Re: Feedback on the proposal to change U+FFFD generation when decoding ill-formed UTF-8

2017-05-24 Thread Karl Williamson via Unicode

On 05/24/2017 12:46 AM, Martin J. Dürst wrote:

On 2017/05/24 05:57, Karl Williamson via Unicode wrote:

On 05/23/2017 12:20 PM, Asmus Freytag (c) via Unicode wrote:



Adding a "recommendation" this late in the game is just bad standards
policy.



Unless I misunderstand, you are missing the point.  There is already a
recommendation listed in TUS,


That's indeed correct.



and that recommendation appears to have
been added without much thought.


That's wrong. There was a public review issue with various options and 
with feedback, and the recommendation has been implemented and in use 
widely (among else, in major programming language and browsers) without 
problems for quite some time.


Could you supply a reference to the PRI and its feedback?

The recommendation in TUS 5.2 is "Replace each maximal subpart of an 
ill-formed subsequence by a single U+FFFD."

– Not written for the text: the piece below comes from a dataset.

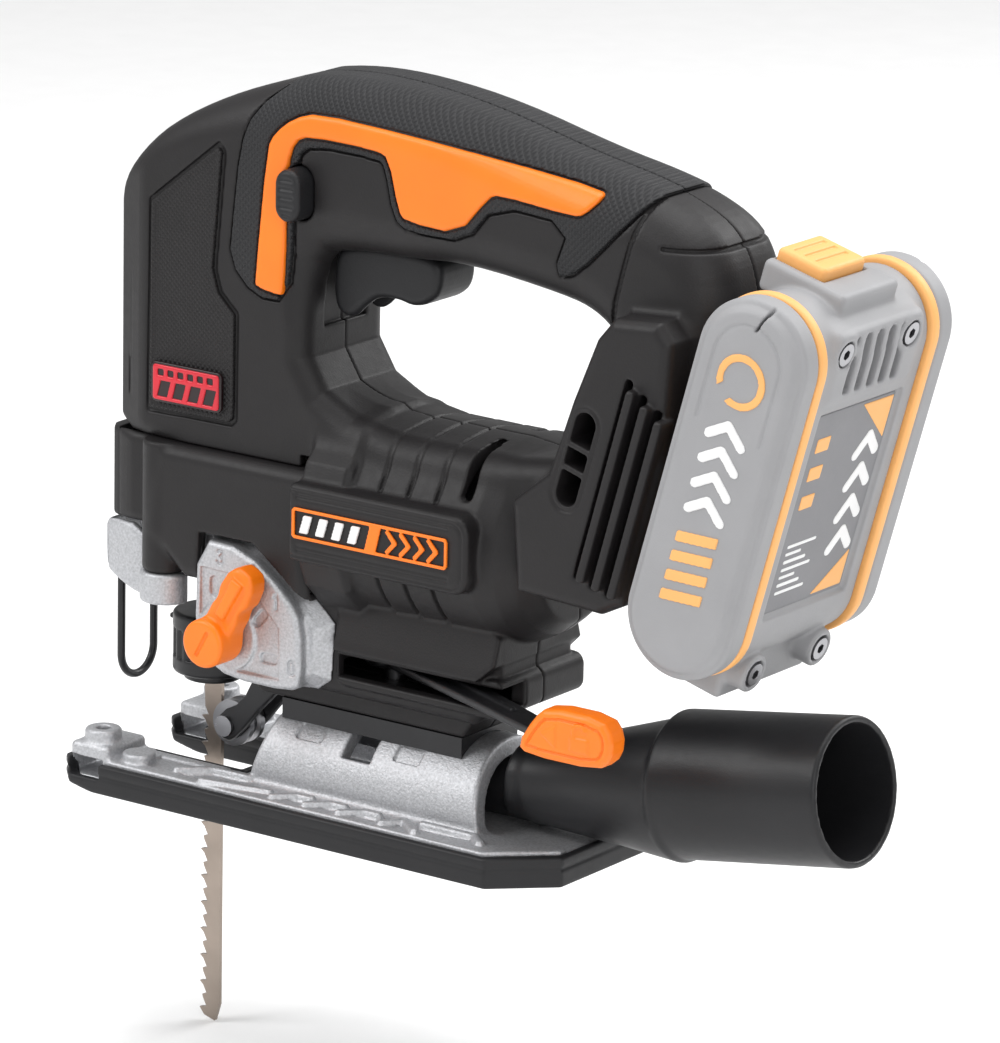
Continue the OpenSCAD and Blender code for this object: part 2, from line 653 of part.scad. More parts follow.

And I agree with that.  And I view an overlong sequence as a maximal 
ill-formed subsequence that should be replaced by a single FFFD. 
There's nothing in the text of 5.2 that immediately follows that 
recommendation that indicates to me that my view is incorrect.


Perhaps my view is colored by the fact that I now maintain code that was 
written to parse UTF-8 back when overlongs were still considered legal 
input.  An overlong was a single unit.  When they became illegal, the 
code still considered them a single unit.


I can understand how someone who comes along later could say C0 can't be 
followed by any continuation character that doesn't yield an overlong, 
therefore C0 is a maximal subsequence.


But I assert that my interpretation is just as valid as that one.  And 
perhaps more so, because of historical precedent.


It appears to me that little thought was given to the fact that these 
changes would cause overlongs to now be at least two units instead of 
one, making long existing code no longer be best practice.  You are 
effectively saying I'm wrong about this.  I thought I had been paying 
attention to PRI's since the 5.x series, and I don't remember anything 
about this.  If you have evidence to the contrary, please give it. 
However, I would have thought Markus would have dug any up and given it 
in his proposal.






There is no proposal to add a
recommendation "this late in the game".


True. The proposal isn't for an addition, it's for a change. The "late 
in the game" however, still applies.


Regards,   Martin.






Re: Feedback on the proposal to change U+FFFD generation when decoding ill-formed UTF-8

2017-05-24 Thread Martin J. Dürst via Unicode

On 2017/05/24 05:57, Karl Williamson via Unicode wrote:

On 05/23/2017 12:20 PM, Asmus Freytag (c) via Unicode wrote:



Adding a "recommendation" this late in the game is just bad standards
policy.



Unless I misunderstand, you are missing the point.  There is already a
recommendation listed in TUS,


That's indeed correct.



and that recommendation appears to have
been added without much thought.


That's wrong. There was a public review issue with various options and 
with feedback, and the recommendation has been implemented and in use 
widely (among else, in major programming language and browsers) without 
problems for quite some time.




There is no proposal to add a
recommendation "this late in the game".


True. The proposal isn't for an addition, it's for a change. The "late 
in the game" however, still applies.


Regards,   Martin.